#### What is required
Output every line below without omitting or altering anything.

#### Supplied material
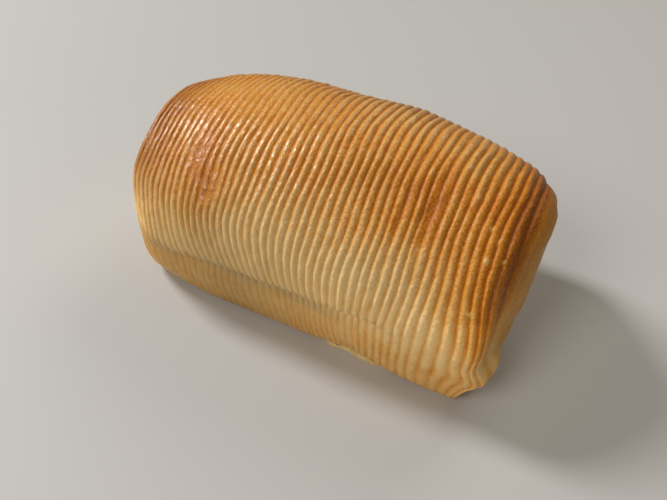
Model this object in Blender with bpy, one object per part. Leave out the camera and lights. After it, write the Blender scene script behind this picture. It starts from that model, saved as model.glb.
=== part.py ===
"""Croissant roll: a loaf of laminated dough with fine raised rings round its whole length.

The roll is one solid. X runs along it, Y across it and Z up. Its near side, with the long
fold, faces -Y. It rests on z = 0, and the origin lies under the middle of its bounding box.
"""

import bmesh
import bpy
import numpy as np

NODE_NAME = "croissant_roll"
MM = 0.001  # metres in a millimetre. Everything up to the mesh is worked out in millimetres
TURN = 2.0 * np.pi

# The loaf
HALF_LENGTH = 50.0  # from the middle to the rim of each end, without the bulge of its face
HALF_WIDTH = 32.7  # at the widest height, without the rings
HEIGHT = 54.4  # at the highest ring, without the ring itself
WIDEST_Z = 23.5
DOME_POWER = 1.18  # 1 is an ellipse, and more is steeper
HIGHEST_X = 11.0
LEFT_DROP, LEFT_DROP_POWER = 0.21, 2.8  # share of the height lost towards the left end
RIGHT_DROP, RIGHT_DROP_POWER = 0.147, 1.9
LEFT_ROUND_FROM, LEFT_ROUND, LEFT_ROUND_POWER = -13.0, 0.165, 5.0
RIGHT_ROUND_FROM, RIGHT_ROUND, RIGHT_ROUND_POWER = 36.0, 0.25, 7.0

# The long folds, under which each side tucks in over a lower band
FOLD_Z = 21.3
FOLD_SINK, FOLD_SINK_RUN = 3.0, (-6.0, -44.0)  # how much lower the fold is at the left end
FOLD_DEPTH, BACK_FOLD_DEPTH = 3.0, 1.5
FOLD_LEAST = 0.04  # share of the depth that is left where a fold has run out
FRONT_FOLD_START, FRONT_FOLD_FADE = (-50.0, -38.0), (14.0, 32.0)
BACK_FOLD_START, BACK_FOLD_FADE = (-34.0, -14.0), (16.0, 36.0)
BAND_BULGE = 1.3

# The foot: the underside is flat, and its edge is lifted a little off what it rests on
FOOT_HALF_WIDTH = 27.2
FOOT_INSET, FOOT_LIFT = 2.2, 1.8
LIFTED_X, LIFTED_SPREAD, LIFTED_MORE = 14.0, 12.0, 1.8

# Rings of dough
RING_COUNT = 47
FIRST_PITCH, LAST_PITCH, PITCH_CHANGE = 1.95, 2.25, 0.07
RING_PLACES = (0.0, 0.30, 0.58)  # shares of the pitch: crest, shoulder, valley
RING_LEVELS = (1.0, 0.78, 0.0)
RING_HEIGHT = 0.75
FOOT_GROWTH, BAND_GROWTH = (0.5, 6.0), (14.0, 24.0)  # girths over which the rings grow
# Share of a ring's height below the folds, and how it grows where the near fold runs out
BAND_STRENGTH, RIGHT_BAND_STRENGTH, RIGHT_BAND_X = 0.45, 0.8, (12.0, 30.0)
TOP_LOSS, TOP_LOSS_X, TOP_LOSS_GIRTH = 0.4, (15.0, -25.0), (50.0, 68.0)
FAR_LOSS, FAR_LOSS_X, FAR_LOSS_RUN = 0.4, (5.0, 30.0), (70.0, 84.0)
# Slow dents of the skin: depth, wavelengths along and round the roll, both over a full turn
DENTS = ((0.35, 57.0, 107.0), (0.2, 27.0, 69.0))
# Waver of the rings along the roll: reach and the same two wavelengths
WAVERS = ((0.28, 82.0, 44.0), (0.14, 31.0, 19.5))
WAVER_MARGIN = 4.0  # the rings run straight this close to the ends
# Places along and round where the rings have run together: middle, spread, middle, spread, loss
MERGED_PATCHES = ((-24.0, 4.0, 42.0, 6.0, 0.6), (28.0, 1.6, 52.0, 12.0, 0.8))
# Low on the sides the rings lean towards +X, most on the left half and near the right end
LEFT_LEAN, LEFT_LEAN_FADE = 5.5, (24.0, -12.0)
LEFT_END_LOSS, LEFT_END_RUN = 0.15, (-35.0, -50.0)  # share of that lean lost at the left end
RIGHT_LEAN, RIGHT_LEAN_START, RIGHT_LEAN_FADE = 3.4, (31.0, 43.0), (52.0, 43.0)
LEFT_LEAN_GIRTH, RIGHT_LEAN_GIRTH = (38.0, 18.0), (46.0, 24.0)  # from none to all of it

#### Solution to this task
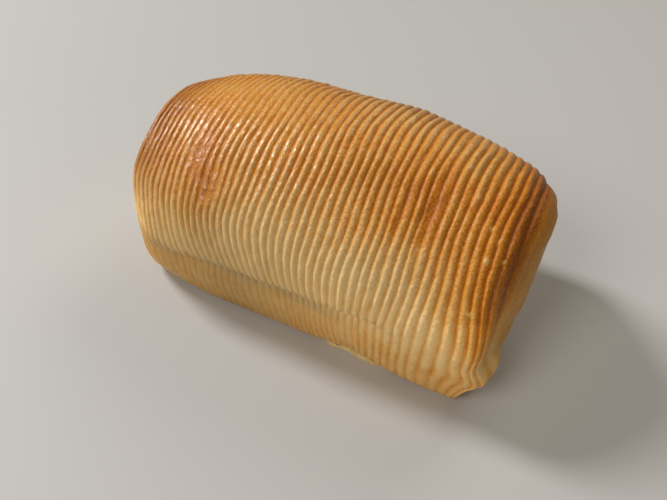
Model this object in Blender with bpy, one object per part. Leave out the camera and lights. After it, write the Blender scene script behind this picture. It starts from that model, saved as model.glb.
=== part.py ===
"""Croissant roll: a loaf of laminated dough with fine raised rings round its whole length.

The roll is one solid. X runs along it, Y across it and Z up. Its near side, with the long
fold, faces -Y. It rests on z = 0, and the origin lies under the middle of its bounding box.
"""

import bmesh
import bpy
import numpy as np

NODE_NAME = "croissant_roll"
MM = 0.001  # metres in a millimetre. Everything up to the mesh is worked out in millimetres
TURN = 2.0 * np.pi

# The loaf
HALF_LENGTH = 50.0  # from the middle to the rim of each end, without the bulge of its face
HALF_WIDTH = 32.7  # at the widest height, without the rings
HEIGHT = 54.4  # at the highest ring, without the ring itself
WIDEST_Z = 23.5
DOME_POWER = 1.18  # 1 is an ellipse, and more is steeper
HIGHEST_X = 11.0
LEFT_DROP, LEFT_DROP_POWER = 0.21, 2.8  # share of the height lost towards the left end
RIGHT_DROP, RIGHT_DROP_POWER = 0.147, 1.9
LEFT_ROUND_FROM, LEFT_ROUND, LEFT_ROUND_POWER = -13.0, 0.165, 5.0
RIGHT_ROUND_FROM, RIGHT_ROUND, RIGHT_ROUND_POWER = 36.0, 0.25, 7.0

# The long folds, under which each side tucks in over a lower band
FOLD_Z = 21.3
FOLD_SINK, FOLD_SINK_RUN = 3.0, (-6.0, -44.0)  # how much lower the fold is at the left end
FOLD_DEPTH, BACK_FOLD_DEPTH = 3.0, 1.5
FOLD_LEAST = 0.04  # share of the depth that is left where a fold has run out
FRONT_FOLD_START, FRONT_FOLD_FADE = (-50.0, -38.0), (14.0, 32.0)
BACK_FOLD_START, BACK_FOLD_FADE = (-34.0, -14.0), (16.0, 36.0)
BAND_BULGE = 1.3

# The foot: the underside is flat, and its edge is lifted a little off what it rests on
FOOT_HALF_WIDTH = 27.2
FOOT_INSET, FOOT_LIFT = 2.2, 1.8
LIFTED_X, LIFTED_SPREAD, LIFTED_MORE = 14.0, 12.0, 1.8

# Rings of dough
RING_COUNT = 47
FIRST_PITCH, LAST_PITCH, PITCH_CHANGE = 1.95, 2.25, 0.07
RING_PLACES = (0.0, 0.30, 0.58)  # shares of the pitch: crest, shoulder, valley
RING_LEVELS = (1.0, 0.78, 0.0)
RING_HEIGHT = 0.75
FOOT_GROWTH, BAND_GROWTH = (0.5, 6.0), (14.0, 24.0)  # girths over which the rings grow
# Share of a ring's height below the folds, and how it grows where the near fold runs out
BAND_STRENGTH, RIGHT_BAND_STRENGTH, RIGHT_BAND_X = 0.45, 0.8, (12.0, 30.0)
TOP_LOSS, TOP_LOSS_X, TOP_LOSS_GIRTH = 0.4, (15.0, -25.0), (50.0, 68.0)
FAR_LOSS, FAR_LOSS_X, FAR_LOSS_RUN = 0.4, (5.0, 30.0), (70.0, 84.0)
# Slow dents of the skin: depth, wavelengths along and round the roll, both over a full turn
DENTS = ((0.35, 57.0, 107.0), (0.2, 27.0, 69.0))
# Waver of the rings along the roll: reach and the same two wavelengths
WAVERS = ((0.28, 82.0, 44.0), (0.14, 31.0, 19.5))
WAVER_MARGIN = 4.0  # the rings run straight this close to the ends
# Places along and round where the rings have run together: middle, spread, middle, spread, loss
MERGED_PATCHES = ((-24.0, 4.0, 42.0, 6.0, 0.6), (28.0, 1.6, 52.0, 12.0, 0.8))
# Low on the sides the rings lean towards +X, most on the left half and near the right end
LEFT_LEAN, LEFT_LEAN_FADE = 5.5, (24.0, -12.0)
LEFT_END_LOSS, LEFT_END_RUN = 0.15, (-35.0, -50.0)  # share of that lean lost at the left end
RIGHT_LEAN, RIGHT_LEAN_START, RIGHT_LEAN_FADE = 3.4, (31.0, 43.0), (52.0, 43.0)
LEFT_LEAN_GIRTH, RIGHT_LEAN_GIRTH = (38.0, 18.0), (46.0, 24.0)  # from none to all of it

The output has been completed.